Alumni help spark imaginations in the north

Patrick Thompson and Gootileak Echo paint a mural in Iqaluit. Image courtesy Cape Dorset Mural Project OCAD U alumni Alexa Hatanaka (Printmaking) and Patrick Thompson (Drawing & Painting) are getting ready to fly to Cape Dorset, Nunavut where they were invited to paint a large outdoor mural on the hamlet’s co-op building, collaborate with local artists and facilitate youth workshops. The artists have been collaborating together on murals and youth workshops in fly-in Canadian arctic communities for four years (though Thompson has been involved in such projects for ten years).

Hatanaka and Thompson will be working on the project in Cape Dorset from April 16 until the end of June, helping to collaborate on a colourful mural for a busy, northern centre that’s cold and dark for many months of the year.
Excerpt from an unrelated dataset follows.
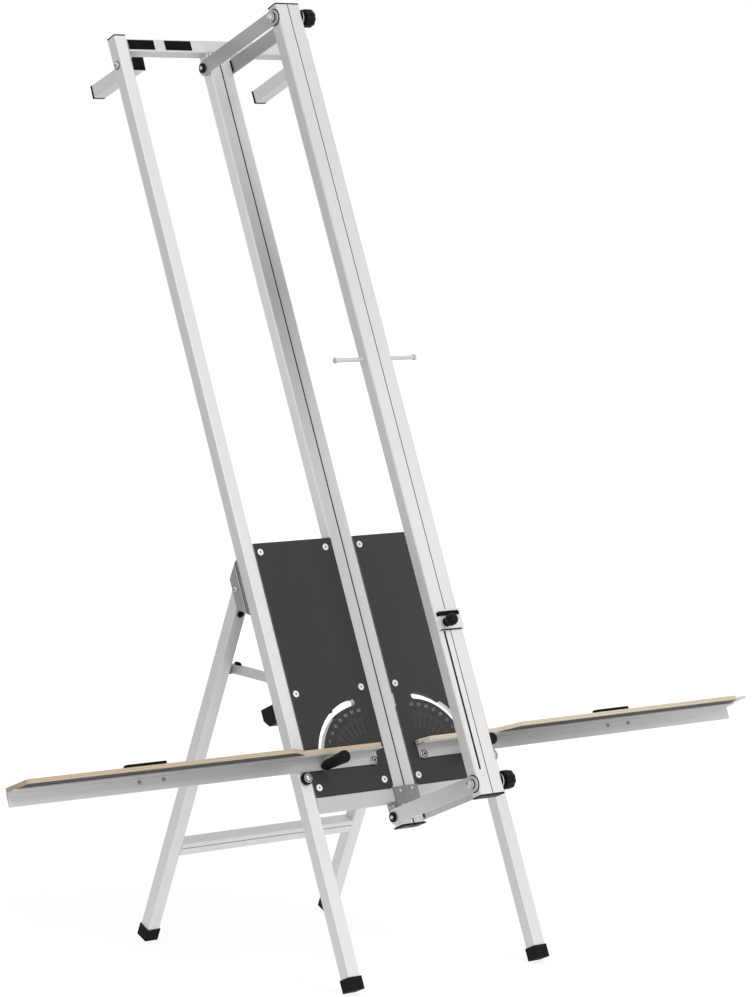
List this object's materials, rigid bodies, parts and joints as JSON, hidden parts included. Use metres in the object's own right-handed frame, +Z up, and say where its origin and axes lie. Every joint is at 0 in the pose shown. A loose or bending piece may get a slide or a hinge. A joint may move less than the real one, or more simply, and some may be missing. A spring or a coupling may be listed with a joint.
{
  "type": "hot wire foam board cutter",
  "caption": "Tall leaning stand with folding rear legs, tilting shelf wings and a swinging hot-wire bow for cutting foam insulation boards.",
  "frame": {"origin": "centre of the overall box at ground level, under the standing cutter", "axes": "+X to the cutter's right seen from the front, +Y to the rear, +Z up; the front faces -Y"},
  "size_m": [1.951, 1.0918, 2.0607],
  "materials": {
    "tube_aluminium": "satin",
    "bar_aluminium": "satin",
    "sheet_steel": "zinc plated",
    "bolt_steel": "zinc plated",
    "black_plastic": "matt",
    "black_rubber": "matt",
    "film_plywood": "film faced",
    "batten_wood": "planed",
    "shelf_plywood": "film faced",
    "ceramic": "glazed",
    "wire": "drawn"
  },
  "bodies": {
    "frame": {"main_tube_left": "tube_aluminium", "main_tube_right": "tube_aluminium", "tube_cap_left": "black_plastic", "tube_cap_right": "black_plastic", "front_foot_left": "black_rubber", "front_foot_right": "black_rubber", "crossbar_top": "tube_aluminium", "crossbar_low_left": "tube_aluminium", "crossbar_low_right": "tube_aluminium", "rail": "tube_aluminium", "rail_cap": "black_plastic", "rail_bracket": "sheet_steel", "panel_left": "film_plywood", "panel_right": "film_plywood", "batten_mid_left": "batten_wood", "batten_mid_right": "batten_wood", "batten_high_left": "batten_wood", "batten_high_right": "batten_wood", "spacer_arm_left": "tube_aluminium", "spacer_arm_right": "tube_aluminium", "hinge_bracket_left": "sheet_steel", "hinge_bracket_right": "sheet_steel", "stay_bolt_left": "bolt_steel", "stay_bolt_right": "bolt_steel", "power_unit": "black_plastic", "wing_pivot_left": "bolt_steel", "wing_pivot_right": "bolt_steel", "wing_bumper_left": "black_rubber", "wing_bumper_right": "black_rubber"},
    "rocker": {"rocker_switch": "black_plastic"},
    "upper_arm": {"upper_arm_left": "bar_aluminium", "upper_arm_right": "bar_aluminium"},
    "lower_arm": {"lower_arm_left": "bar_aluminium", "lower_arm_right": "bar_aluminium"},
    "bow": {"bow_profile": "tube_aluminium", "bow_cap_top": "black_plastic", "bow_cap_bottom": "black_plastic", "bow_handle": "bar_aluminium", "hot_wire": "wire", "wire_holder_top": "ceramic", "wire_holder_bottom": "ceramic"},
    "star_top": {"star_knob_top": "black_plastic"},
    "star_bottom": {"star_knob_bottom": "black_plastic"},
    "clamp": {"depth_clamp": "bar_aluminium"},
    "clamp_screw": {"clamp_knob": "black_plastic"},
    "wing_left": {"wing_board_left": "shelf_plywood", "wing_angle_left": "bar_aluminium"},
    "wing_right": {"wing_board_right": "shelf_plywood", "wing_angle_right": "bar_aluminium"},
    "grip_left": {"wing_grip_left": "black_plastic"},
    "grip_right": {"wing_grip_right": "black_plastic"},
    "rear_stand": {"rear_leg_left": "tube_aluminium", "rear_leg_right": "tube_aluminium", "rear_foot_left": "black_rubber", "rear_foot_right": "black_rubber", "rear_crossbar": "tube_aluminium", "stay_seat_left": "sheet_steel", "stay_seat_right": "sheet_steel"},
    "stay_left": {"stay_bar_left": "bar_aluminium"},
    "stay_right": {"stay_bar_right": "bar_aluminium"}
  },
  "joints": [
    {"name": "arm_swing", "type": "hinge", "parent": "frame", "child": "upper_arm", "pos_m": [0.00551, 0.39945, 1.92737], "axis": [1, 0, 0], "range_deg": [0, 78]},
    {"name": "lower_arm_swing", "type": "hinge", "parent": "frame", "child": "lower_arm", "pos_m": [0.00551, -0.26259, 0.32905], "axis": [1, 0, 0], "range_deg": [0, 78]},
    {"name": "bow_level", "type": "hinge", "parent": "upper_arm", "child": "bow", "pos_m": [0.00551, 0.14158, 2.02877], "axis": [1, 0, 0], "range_deg": [-78, 0]},
    {"name": "star_top_turn", "type": "hinge", "parent": "upper_arm", "child": "star_top", "pos_m": [0.06252, 0.14158, 2.02877], "axis": [1, 0, 0], "continuous": true},
    {"name": "star_bottom_turn", "type": "hinge", "parent": "lower_arm", "child": "star_bottom", "pos_m": [0.06252, -0.52047, 0.43046], "axis": [1, 0, 0], "continuous": true},
    {"name": "depth_slide", "type": "slide", "parent": "bow", "child": "clamp", "axis": [0, 0.3827, 0.9239], "range_m": [-0.29, 0]},
    {"name": "clamp_knob_turn", "type": "hinge", "parent": "clamp", "child": "clamp_screw", "pos_m": [-0.00248, -0.41692, 0.75883], "axis": [0, -0.9239, 0.3827], "continuous": true},
    {"name": "wing_left_tilt", "type": "hinge", "parent": "frame", "child": "wing_left", "pos_m": [-0.06248, -0.22957, 0.44797], "axis": [0, -0.9239, 0.3827], "range_deg": [-60, 0]},
    {"name": "wing_right_tilt", "type": "hinge", "parent": "frame", "child": "wing_right", "pos_m": [0.07351, -0.22957, 0.44797], "axis": [0, -0.9239, 0.3827], "range_deg": [0, 60]},
    {"name": "grip_left_turn", "type": "hinge", "parent": "wing_left", "child": "grip_left", "pos_m": [-0.19448, -0.22923, 0.44878], "axis": [0, -0.9239, 0.3827], "continuous": true},
    {"name": "grip_right_turn", "type": "hinge", "parent": "wing_right", "child": "grip_right", "pos_m": [0.20552, -0.22957, 0.44797], "axis": [0, -0.9239, 0.3827], "continuous": true},
    {"name": "stand_fold", "type": "hinge", "parent": "frame", "child": "rear_stand", "pos_m": [0.00551, -0.02206, 0.81175], "axis": [1, 0, 0], "range_deg": [-46.5, 0]},
    {"name": "stay_left_lift", "type": "hinge", "parent": "frame", "child": "stay_left", "pos_m": [-0.21568, -0.13527, 0.61944], "axis": [1, 0, 0], "range_deg": [0, 62]},
    {"name": "stay_right_lift", "type": "hinge", "parent": "frame", "child": "stay_right", "pos_m": [0.22671, -0.13527, 0.61944], "axis": [1, 0, 0], "range_deg": [0, 62]},
    {"name": "rocker_tilt", "type": "hinge", "parent": "frame", "child": "rocker", "pos_m": [-0.14048, -0.06592, 0.54254], "axis": [1, 0, 0], "range_deg": [0, 20]}
  ],
  "couplings": [
    {"joint": "lower_arm_swing", "follows": "arm_swing", "ratio": 1},
    {"joint": "bow_level", "follows": "arm_swing", "ratio": -1}
  ]
}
One of their youth workshops will delve into contemporary mural art practices and techniques while another will culminate in the painting of wildlife-proof garbage bins throughout the community.

Their project is partially funded with support from the Ontario Arts Council and First Air, with accommodation by the Kinngait Lithography studio apartment, but the couple is also seeking Indigogo funding for materials, cargo shipment and artist honourariums.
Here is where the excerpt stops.